A “slow” shutter speed, like 1/100 of a second, will do the opposite of the fast shutter for obvious reasons. The shutter will capture the image very slowly, “soaking up” all the light from the area of the photograph being recorded. This is helpful when there is not a lot of light to begin with, however, if capturing movement, the photo will turn out blurred from the movement. The exposure will not need to be set high to ensure there is no excess light let into the camera. A lower shutter speed is beneficial for taking still shots, especially those taken on a tripod in a dimly lit environment. A good amount of light will be let in during the amount of time the shutter is open, for precisely 1/100 of a second.

Even though 1/500 and 1/2500 of second may appear similar, they have two completely different results when photographing horses in action. It seems like a short time, but in photography, time is everything!  Quickly figuring out which shutter speed to use while your subject thunders towards their next obstacle will become second nature after a little practice.

This photo was taken at 1/800 of a second to make up for scarce light and an ISO of 1000 to set up the camera’s sensor for maximum light sensitivity. Photo courtesy of Full Gallop Photography.

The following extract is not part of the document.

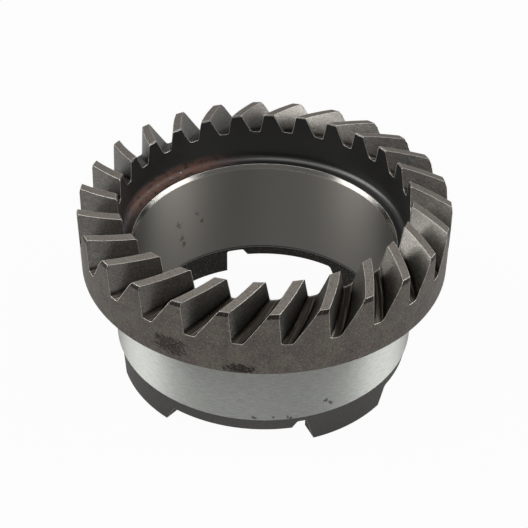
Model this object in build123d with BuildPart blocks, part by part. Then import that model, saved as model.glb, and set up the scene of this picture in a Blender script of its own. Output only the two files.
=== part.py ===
"""Spiral bevel gear with a claw-coupling hub, one piece of case-hardened alloy steel.

The toothed ring faces up. Its tooth spaces are cut by a face-mill head, a ring of
trapezoid blades that revolves about an axis square to the root cone, so the teeth curve
like the head. Under the ring a ground sleeve carries the gear in its bearing, and the
sleeve ends in four claws. Each claw has a steep driving face, a ramped back, and a relief
milled deeper at the foot of its driving face.

Millimetres, +Z up along the gear's axis, origin on the axis in the plane of the claw ends.
"""

import os
from math import cos, degrees, radians, sin, tan

from build123d import *

os.makedirs("parts", exist_ok=True)

# ---- Driving dimensions -------------------------------------------------------------

# Diameters
ring_diameter = 62.0
counterbore_diameter = 48.6
seat_diameter = 52.0
claw_band_diameter = 51.0
bore_diameter = 44.0
bore_relief_diameter = 44.5

# Heights above the claw ends
bore_bottom_height = 5.2
seat_bottom_height = 5.6
ring_underside_height = 20.5
counterbore_floor_height = 23.9
heel_tip_height = 32.2

# Teeth, with angles in degrees
tooth_count = 26
face_angle = 9.3  # rise of the tooth tips towards the axis
root_angle = 26.3  # rise of the tooth roots towards the axis
whole_depth = 5.85  # along the axis, at the heel
spiral_angle = 36.4  # at the middle of the face
first_space_azimuth = 5.2

# Face-mill head: its inside blades cut the convex flanks, its outside blades the concave
cutter_diameter = 76.2
blade_point_width = 1.35
blade_edge_radius = 0.4
inside_blade_angle = 22.5
outside_blade_angle = 14.2

# Claws, with angles in degrees
claw_count = 4
claw_height = 3.3
claw_span = 32.0  # flat end of a claw, round the axis
claw_ramp_angle = 28.0  # from the axis
first_driving_face_azimuth = 18.8
driving_face_lean = 17.0  # at the outside, the inner edge standing upright
relief_depth = 1.25  # above the floor between the claws
relief_inner_width = 4.0
relief_outer_width = 3.4
relief_back_run = 0.9  # how far the sloping back of the relief reaches

# Edges
heel_chamfer_width = 0.2
heel_chamfer_height = 0.8
toe_chamfer = 0.2
ring_edge_radius = 0.3
seat_root_radius = 0.8
seat_chamfer = 0.3
counterbore_corner_radius = 1.0
bore_chamfer_width = 0.5
bore_chamfer_height = 0.75
relief_corner_radius = 0.4
ramp_foot_radius = 0.8

# ---- Sizes that follow --------------------------------------------------------------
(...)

Have you ever looked through your lens and noticed a hole behind the glass, and that if you have a zoom lens, it expands and contracts depending on what focal length the lens is set to? This is known as the aperture, the hole that controls the amount of light let into your camera. Measured in f-stops, the numbers can range from around f/1.2 to roughly f/22. A low f-stop (about f/2.8 and below) is made possible by the model of your lens, and means your camera will be able to take in a large amount of light in a single capture, useful for shooting late night classes where you cannot allow your shutter speed to lower a significantly because your photos could turn out blurry. The lower the f-stop, the more blurred and out-of-focus the background of a photo will appear. When shopping for lenses, one with a low f-stop (example: f/2.8) will be more expensive than its higher f-stop counterpart, (f/4) and sometimes can1 be much heavier.

In this photo, the shutter speed was set to 1/800 of a second, just enough to photograph a quick moving horse, an aperture of f/2.8 was used to put only the subject in focus. Photo courtesy of Full Gallop Photography.

The ISO controls a camera’s image sensor light sensitivity. Ranging from 100 to about 12000 on a consumer camera, higher on a professional camera, understanding ISO and how it affects the outcome of a picture can be the hardest part of getting to know the functions of your camera. The higher the ISO is set to, the easier it is for your camera to freeze action in darker situations because your camera will react more sensitively to the small amount of light present than it would with a lower ISO. This way, your shutter speed can be set higher if needed because your aperture does not have to be set low to make up for the lack of light. This is beneficial when photographing the evening show classes where light fades quickly. However, taking pictures with a high ISO means they will appear grainier than ones shot with a lower ISO, especially on a less expensive camera. Shooting on the low end of the ISO spectrum ensures your photos will come out clear. However, the ideal situations required to use a low ISO are ones where light is abundant (think midday).

Because this photo was taken of a still subject, the shutter speed used was only 1/500 of a second. An aperture of f/4 was needed to ensure the middle braids were all in focus, and so the photo would not turn out overexposed because of the lengthened shutter time. Photo courtesy of Full Gallop Photography.

In addition to playing with the different settings cameras have to offer, experimentation is key to improving the overall outcome of your pictures. Try out different locations, angles, disciplines of riding to shoot, whether you prefer photographing the slow and beautiful hunters, graceful equitation, or quick, agile jumpers. Shooting the same jump from a different angle can completely change the aesthetic of a picture, and can make it appear interesting to the eye. Perhaps you do not want to photograph action, but would like to specialize in horse and rider photoshoots. In the wide world of equestrian photography, there is a place for everyone! I often photograph horse and rider in technical classes like the USHJA Hunter Derbies and Grand Prix classes because I enjoy documenting the performance at the top levels of our sport. Do not be afraid to photograph at multiple spots outside the ring, as the lighting can drastically change from one place to another. There are many ways to play with the light to fit the mood of a shot. For example, shooting with the sun directly behind your subjects creates a halo of light around their silhouettes, particularly flattering when the sunlight appears golden right before sunset.

Finally, consulting additional resources to help you learn hacks, tips, and tricks about your camera and composition can help expand your knowledge and improve your photographic repertoire. On YouTube, there are many great photographers who specialize in equine photography, whose videos can help you with anything from a black background tutorial to how to get a horse’s ears up for a photoshoot. Read photography blogs like Capture Guide, purchase books, even skim your camera’s manual to help you understand what you are trying to accomplish. Many camera stores offer classes available for all levels of photographers, which can also be helpful in understanding your camera. Talking to the other photographers about how they got started and about any tips they have might inspire you to try new techniques, settings, and compositions. Some of the greatest things available to us in the hunter jumper world are photographs documenting the memories we create, and I am grateful for the show photographers who make the memories last forever. I like to remember that every noteworthy moment captured is precious, whether it is someone’s first leadline class or a score of 92 in an equitation final. Witnessing a person react to a great photograph taken of them during a priceless moment never fails to make me smile.